Extract exactly those lines that lie between the start of the material and the line with "2.5), listDot=(-2.6, -2.0))", including both boundary lines and no others.
Begin
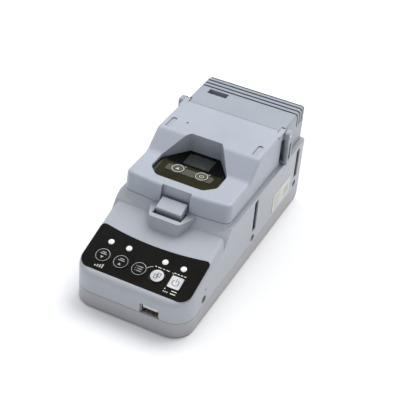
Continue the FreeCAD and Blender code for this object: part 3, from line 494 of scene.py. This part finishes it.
inks = {
    "grey": printedFilm("greyInk", (0.42, 0.42, 0.41), roughness=0.4),
    "pale": printedFilm("paleInk", (0.55, 0.555, 0.56), roughness=0.34),
    "dark": printedFilm("darkInk", (0.05, 0.05, 0.055), roughness=0.4),
    "cream": printedFilm("creamInk", (0.60, 0.61, 0.54), roughness=0.45),
    "band": printedFilm("blackBand", (0.004, 0.004, 0.004), roughness=0.22),
    "segment": printedFilm("displayInk", (0.03, 0.036, 0.03), roughness=0.3),
}

keyPrintLook = dict(ring=4.85 * mm, line=0.34 * mm, arrow=1.9 * mm, dash=0.55 * mm, arrowDrop=1.9 * mm,
                    longHalf=2.4 * mm, longRow=1.0 * mm, shortHalf=1.5 * mm, shortRow=2.3 * mm,
                    listRows=(-1.7, 0, 1.7), listLine=(-1.3, 2.5), listDot=(-2.6, -2.0))


def printKeys(look):
    middles = {node: keyAt(node) for node in ("key_down", "key_up", "key_report", "key_copy", "key_power")}
    thin = look["dash"]
    for node, body in (("key_down", "down_key"), ("key_up", "up_key"), ("key_report", "report_key")):
        u, v = middles[node]
        shapes = [ringShape(u, v, look["ring"], look["line"])]
        if node == "key_report":
            for row in look["listRows"]:
                level = v + row * mm
                for start, end in (look["listLine"], look["listDot"]):
                    shapes.append(barShape(u + start * mm, level, u + end * mm, level, thin))
        else:
            lean = -1 if node == "key_down" else 1
            shapes.append(arrowShape(u, v - look["arrowDrop"], look["arrow"], lean))
            for reach, row in ((look["longHalf"], look["longRow"]), (look["shortHalf"], look["shortRow"])):
                shapes.append(barShape(u - reach, v + row, u + reach, v + row, thin))
        printPanel(body + "Print", shapes, True, inks["grey"], body)
    return middles


keyMiddles = printKeys(keyPrintLook)

lightKeyLook = dict(disc=4.6 * mm, squareWidth=4.35 * mm, squareHeight=4.7 * mm, page=1.35 * mm, line=0.42 * mm,
                    symbol=2.3 * mm, sheetPlaces=((-0.7, -0.6), (0.9, 0.8)), tallness=1.25, symbolDrop=0.2 * mm,
                    arcEnds=(122, 418), stem=(0.2, 2.9))


def printLightKeys(look):
    u, v = keyMiddles["key_copy"]
    disc = patchShape(u, v, look["disc"], look["disc"], 2)
    printPanel("copyDisc", [disc], True, inks["pale"], "copy_key")
    page, line = look["page"], look["line"]
    tall = page * look["tallness"]
    sheets = [frameShape(u + shift * mm, v + lift * mm, (page, tall), (page - line, tall - line))
              for shift, lift in look["sheetPlaces"]]
    printPanel("copySign", sheets, True, inks["dark"], "copy_key", panelLook["printRise"])
    u, v = keyMiddles["key_power"]
    patch = patchShape(u, v, look["squareWidth"], look["squareHeight"], 12)
    printPanel("powerPatch", [patch], True, inks["pale"], "power_key")
    sign = [arcShape(u, v - look["symbolDrop"], look["symbol"], line, *look["arcEnds"])]
    stemFoot, stemTop = look["stem"]
    sign.append(barShape(u, v + stemFoot * mm, u, v + stemTop * mm, line))
    printPanel("powerSign", sign, True, inks["dark"], "power_key", panelLook["printRise"])


printLightKeys(lightKeyLook)

# Places are in mm from the middle of the key that the mark belongs to.
panelPrintLook = dict(lead=0.28 * mm, dash=0.6 * mm, leadLow=(4.6, 2.6), leadBend=(6.2, 4.6), leadStart=(6.0, 4.6),
                      leadEnd=(8.0, 5.6), crossStart=(8.2, 6.4), crossEnd=(-4.2, 5.2), copyRow=6.4,
                      copyMarks=((-4.6, 1.1), (-2.6, 2.6), (1.0, 1.6), (3.6, 2.4)), powerRow=6.6, powerHalf=0.8,
                      powerMarks=(-3.6, -1.2, 1.2, 3.6), dotRows=((1, -6.5), (3, -8.6)), dotStart=-4.6, dotPitch=1.3,
                      dot=0.4 * mm, noteEnds=(0.2, 4.0), steps=(1.1, 1.8, 2.5, 3.2), stepPitch=1.7, stepStart=-1.0,
                      stepFoot=-9.6, stepWidth=1.0 * mm)


# A lead line from the list key to the power key, small dashes and dots, and four rising steps.
def printFilm(look):
    report, copy, power, down = [np.array(keyMiddles[node]) / mm
                                 for node in ("key_report", "key_copy", "key_power", "key_down")]
    lead, dash = look["lead"], look["dash"]

    def bar(start, end, width):
        return barShape(start[0] * mm, start[1] * mm, end[0] * mm, end[1] * mm, width)

    shapes = [bar(report + look["leadLow"], report + look["leadBend"], lead)]
    shapes.append(bar(report + look["leadStart"], report + look["leadEnd"], lead))
    shapes.append(bar(copy + look["crossStart"], power + look["crossEnd"], lead))
    for place, length in look["copyMarks"]:
        start = copy + (place, look["copyRow"])
        shapes.append(bar(start, start + (length, 0), dash))
    for place in look["powerMarks"]:
        middle = power + (place, look["powerRow"])
        shapes.append(bar(middle - (look["powerHalf"], 0), middle + (look["powerHalf"], 0), dash))
    for dots, row in look["dotRows"]:
        for dot in range(dots):
            u, v = (power + (look["dotStart"] + dot * look["dotPitch"], row)) * mm
            shapes.append(patchShape(u, v, look["dot"], look["dot"], 2))
        noteStart, noteEnd = look["noteEnds"]
        shapes.append(bar(power + (noteStart, row), power + (noteEnd, row), dash))
    for step, length in enumerate(look["steps"]):
        foot = down + (step * look["stepPitch"] + look["stepStart"], look["stepFoot"])
        shapes.append(bar(foot, foot + (0, length), look["stepWidth"]))
    printPanel("panelPrint", shapes, False, inks["cream"], "station")


printFilm(panelPrintLook)

lampLook = dict(radius=1.95 * mm, height=0.42 * mm, seat=0.4 * mm, cap=2.1 * mm)


def buildLampDomes(look):
    low, high = boxOf("led_windows")
    row = (low[1] - frontFace + look["seat"] * sine) / cosine + look["cap"]
    grids = []
    for node in ("key_down", "key_up", "key_copy", "key_power"):
        centre = onPanel(keyMiddles[node][0], row, look["seat"])
        grids.append(spun(domeProfile(look["radius"], look["height"]), centre, (0, -sine, cosine), False))
    meshPiece("lampDomes", grids, finishes["led_window"], "station", smooth=True)


buildLampDomes(lampLook)
print("panel prints and lamp domes ready")

monitorPrintLook = dict(rise=0.03 * mm, sink=0.04 * mm, ring=4.25 * mm, line=0.42 * mm, strip=3.75 * mm,
                        side=1.0 * mm, cellHalf=10.1 * mm, cellDepth=7.0 * mm, arrow=2.2 * mm, power=1.5 * mm,
                        powerLine=0.36 * mm, powerDrop=0.1 * mm, powerEnds=(125, 415), stemTop=2.0 * mm,
                        tickMiddle=4.7 * mm, tickRow=1.4 * mm, tickLine=0.5 * mm, tickLength=1.1 * mm,
                        ticks=(-2.4, -0.6, 1.2, 3.0), scaleRow=2.2 * mm, scaleEnds=(2 * mm, 9 * mm),
                        barCount=5, barStart=2.2, barPitch=1.4, barEnds=(1.6 * mm, 3.4 * mm), barLine=0.7 * mm)


def flatPlace(u, v, n):
    return np.stack((u, v, n), axis=-1)


# The monitor's key signs, the black band round its display, the ticks above its keys and the display's marks.
def printMonitor(look):
    faceLow, faceHigh = boxOf("monitor_bezel")
    glassLow, glassHigh = boxOf("monitor_window")
    top = faceHigh[2]
    for node, body in (("monitor_key_left", "left_monitor_key"), ("monitor_key_right", "right_monitor_key")):
        low, high = boxOf(node)
        u, v = (low[0] + high[0]) / 2, (low[1] + high[1]) / 2
        shapes = [ringShape(u, v, look["ring"], look["line"])]
        if body.startswith("left"):
            shapes.append(arrowShape(u, v, look["arrow"], 1))
        else:
            line, drop = look["powerLine"], look["powerDrop"]
            shapes.append(arcShape(u, v - drop, look["power"], line, *look["powerEnds"]))
            shapes.append(barShape(u, v + drop, u, v + look["stemTop"], line))
        grids = [band(shape, flatPlace, high[2] - look["sink"], high[2] + look["rise"]) for shape in shapes]
        meshPiece(body + "Print", grids, inks["cream"], body)
    keyRow = v
    front, rear = keyRow + look["strip"], faceHigh[1] - look["side"]
    middleU, middleV = (glassLow[0] + glassHigh[0]) / 2, (glassLow[1] + glassHigh[1]) / 2
    outer = ((faceHigh[0] - faceLow[0]) / 2 - look["side"], rear - middleV)
    inner = (look["cellHalf"], look["cellDepth"])
    shape = frameShape(middleU, middleV, outer, inner, 18)
    shape[1][:, 1] += glassLow[1] + look["cellDepth"] - middleV
    shape[0][:, 1] = np.maximum(shape[0][:, 1], front)
    meshPiece("faceBand", [band(shape, flatPlace, top - look["sink"], top + look["rise"])], inks["band"], "station")
    ticks = []
    tickRow = front + look["tickRow"]
    for node in ("monitor_key_left", "monitor_key_right"):
        middle = boxOf(node)[0][0] + look["tickMiddle"]
        for step in look["ticks"]:
            start = middle + step * mm
            ticks.append(barShape(start, tickRow, start + look["tickLength"], tickRow, look["tickLine"]))
    grids = [band(shape, flatPlace, top - look["sink"], top + 2 * look["rise"]) for shape in ticks]
    meshPiece("monitorTicks", grids, inks["cream"], "station")
    cellLow, cellHigh = boxOf("monitor_screen")
    row = cellLow[1] + look["scaleRow"]
    scaleStart, scaleEnd = look["scaleEnds"]
    marks = [barShape(cellLow[0] + scaleStart, row, cellLow[0] + scaleEnd, row, look["tickLine"])]
    barLow, barHigh = look["barEnds"]
    for step in range(look["barCount"]):
        foot = cellHigh[0] - (look["barStart"] + step * look["barPitch"]) * mm
        marks.append(barShape(foot, cellLow[1] + barLow, foot, cellLow[1] + barHigh, look["barLine"]))
    grids = [band(shape, flatPlace, cellHigh[2] - look["sink"], cellHigh[2] + look["rise"]) for shape in marks]
    meshPiece("displayMarks", grids, inks["segment"], "station")


printMonitor(monitorPrintLook)

sensorLook = dict(rings=(1.6 * mm, 3.4 * mm, 5.2 * mm, 7.0 * mm), thick=0.28 * mm)


# Rounded ribs on the sensor cap: each is a circle r = R + s cos t, h = s sin t turned about the cap's axis.
def buildSensorRibs(look):
    low, high = boxOf("monitor_sensor")
    centre = ((low[0] + high[0]) / 2, (low[1] + high[1]) / 2, high[2])
    t = np.linspace(0, 2 * math.pi, 10, endpoint=False)
    grids = []
    for radius in look["rings"]:
        profile = np.stack((radius + look["thick"] * np.cos(t), look["thick"] * np.sin(t)), axis=1)
        grids.append(spun(profile, centre, (0, 0, 1), True))
    meshPiece("sensorRibs", grids, finishes["monitor_sensor"], "station", smooth=True)


buildSensorRibs(sensorLook)

labelLook = dict(rise=0.02 * mm, sink=0.04 * mm, margin=2.6 * mm, line=0.45 * mm, pitch=2.1 * mm, longest=15 * mm,
                 lineLengths=(0.82, 0.6, 0.74, 0.5, 0.68, 0.4), barWidths=(0.5, 0.3, 0.8, 0.3, 0.5, 0.9, 0.3, 0.6),
                 barGap=0.55, barFoot=3 * mm, barTop=10 * mm)


def sidePlace(u, v, n):
    return np.stack((n, u, v), axis=-1)


# Short lines at the front of the label and upright bars at its rear.
def printLabel(look):
    low, high = boxOf("side_label")
    face = high[0]
    shapes = []
    start = low[1] + look["margin"]
    for line, length in enumerate(look["lineLengths"]):
        v = high[2] - look["margin"] - line * look["pitch"]
        shapes.append(barShape(start, v, start + length * look["longest"], v, look["line"]))
    u = high[1] - look["margin"]
    for width in look["barWidths"]:
        middle = u - width * mm / 2
        shapes.append(barShape(middle, low[2] + look["barFoot"], middle, low[2] + look["barTop"], width * mm))
        u -= (width + look["barGap"]) * mm
    grids = [band(shape, sidePlace, face - look["sink"], face + look["rise"]) for shape in shapes]
    meshPiece("labelPrint", grids, printedFilm("labelInk", (0.36, 0.36, 0.34), roughness=0.5), "station")


printLabel(labelLook)

contactLook = dict(columns=(-3.5, -1.1, 1.1, 3.5), half=0.55 * mm, length=9.0 * mm, inset=0.5 * mm, drop=0.3 * mm,
                   seat=0.2 * mm, root=0.05 * mm, steps=24)


# Spring contacts under the tongue: each sags by drop (0.35 + 0.65 sin(pi min(2.2 s, 1))) along its length s.
def buildContacts(look):
    low, high = boxOf("usb_tongue")
    middle, underside = (low[0] + high[0]) / 2, (low[2] + high[2]) / 2 + look["seat"]
    steps = look["steps"]
    s = np.linspace(0, 1, steps)
    y = low[1] + look["inset"] + s * look["length"]
    sag = look["drop"] * (0.35 + 0.65 * np.sin(math.pi * np.minimum(s * 2.2, 1)))
    grids = []
    for column in look["columns"]:
        centre = middle + column * mm
        root = np.full(steps, underside + look["root"])
        edges = ((-look["half"], root), (look["half"], root), (look["half"], underside - sag),
                 (-look["half"], underside - sag))
        rings = [np.stack((np.full(steps, centre + u), y, level), axis=1) for u, level in edges]
        grids.append((np.stack(rings, axis=1), False))
    meshPiece("usbContacts", grids, workedMetal("contactGold", (0.8, 0.62, 0.25), stretch=(1, 1, 1)), "station")


buildContacts(contactLook)

barbLook = dict(tip=0.6 * mm, pitch=1.9 * mm, count=3, inner=2.9 * mm, rise=0.5 * mm)


# Hose barbs: a saw tooth (r falling towards the tip) turned about each spigot.
def buildBarbs(look):
    grids = []
    for node in ("gas_inlet", "gas_exhaust"):
        low, high = boxOf(node)
        centre = ((low[0] + high[0]) / 2, high[1], (low[2] + high[2]) / 2)
        for barb in range(look["count"]):
            end = -look["tip"] - barb * look["pitch"]
            start = end - look["pitch"] * 0.92
            profile = [(look["inner"], start), (look["inner"] + look["rise"], start),
                       (look["inner"] + look["rise"], start + 0.2 * mm), (look["inner"] + 0.12 * mm, end),
                       (look["inner"], end)]
            grids.append(spun(profile, centre, (0, 1, 0), True))
    meshPiece("hoseBarbs", grids, finishes["fitting_brass"], "station")


buildBarbs(barbLook)

pinHeadLook = dict(radius=1.38 * mm, height=0.19 * mm)


def buildPinHeads(look):
    low, high = boxOf("hinge_pins")
    middle = ((low[1] + high[1]) / 2, (low[2] + high[2]) / 2)
    grids = []
    for x, way in ((low[0], -1), (high[0], 1)):
        grids.append(spun(domeProfile(look["radius"], look["height"]), (x, *middle), (way, 0, 0), False))
    meshPiece("pinHeads", grids, finishes["pin_steel"], "station", smooth=True)


buildPinHeads(pinHeadLook)
print("monitor, label, port and hinge details ready")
End
* **SOLUTION FOR THIS TASK**:
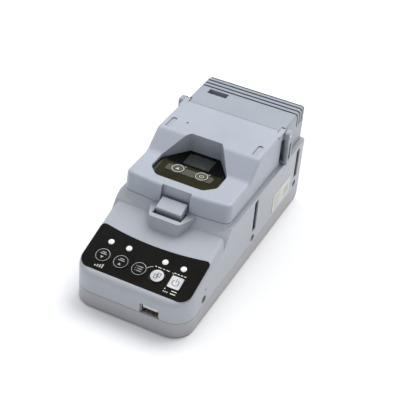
Continue the FreeCAD and Blender code for this object: part 3, from line 494 of scene.py. This part finishes it.
inks = {
    "grey": printedFilm("greyInk", (0.42, 0.42, 0.41), roughness=0.4),
    "pale": printedFilm("paleInk", (0.55, 0.555, 0.56), roughness=0.34),
    "dark": printedFilm("darkInk", (0.05, 0.05, 0.055), roughness=0.4),
    "cream": printedFilm("creamInk", (0.60, 0.61, 0.54), roughness=0.45),
    "band": printedFilm("blackBand", (0.004, 0.004, 0.004), roughness=0.22),
    "segment": printedFilm("displayInk", (0.03, 0.036, 0.03), roughness=0.3),
}

keyPrintLook = dict(ring=4.85 * mm, line=0.34 * mm, arrow=1.9 * mm, dash=0.55 * mm, arrowDrop=1.9 * mm,
                    longHalf=2.4 * mm, longRow=1.0 * mm, shortHalf=1.5 * mm, shortRow=2.3 * mm,
                    listRows=(-1.7, 0, 1.7), listLine=(-1.3, 2.5), listDot=(-2.6, -2.0))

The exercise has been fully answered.